Their families should have just told them that if they worked in the USA for a while, they could probably afford going to Auroville, which might have just worked out well for them, as Auroville is a commune operating by similar socialistic values, but to this day there have been no known mass shootings there.

Alternatively, they could have just settled in a city where a gurudwara was present, so that at least they would be able to work there voluntarily once a week. Apparently this is what 'Drinking the Kool-Aid' means these days.

(Gurudwaras do accept donations, but people in there are not encouraged to hand over their entire paycheck; devotees are still expected to take care of themselves, and only donate what they can afford).

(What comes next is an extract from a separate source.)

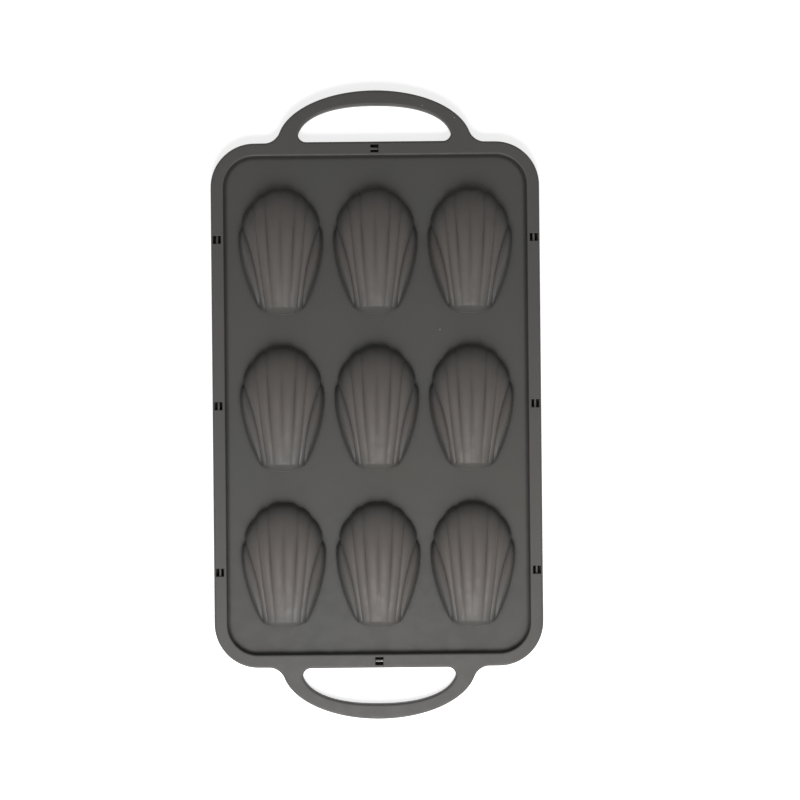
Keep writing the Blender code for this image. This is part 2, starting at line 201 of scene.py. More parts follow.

Wikipedia says that there had been gurudwaras already available in the United States at that time.

My own role

I used to volunteer in gurudwaras; I even stayed for a week in Auroville, which is a modern spiritual commune, but without the 'Kool-Aid' stigma.

My research is pretty much done now, and I have returned to the Babylon, which Wikipedia explains:

Babylon, a term used in the Rastafari movement and the Rainbow Family in reference to any society of oppressive political and economic power structure

I care now more about software than I used to, and I find the Babylon more conducive to writing it than some permacultural voluntary labour camp.

(Even though contributing to open source, or running a technical blog, is effectively voluntary labour).

I do not want to end up in a situation in which some people commit a revolutionary suicide because they have nowhere to go, while at the some time nearby communities are readily available that would welcome them, but they don't know it.

I more or less described my intention to eventually create some communal software in my very first article on Steemit, although I've had some issues with being heavily downvoted since then.

I yearn to create software that allows people to promote their communities and projects, so that other people do not have to commit a revolutionary suicide because they cannot find anything for themselves.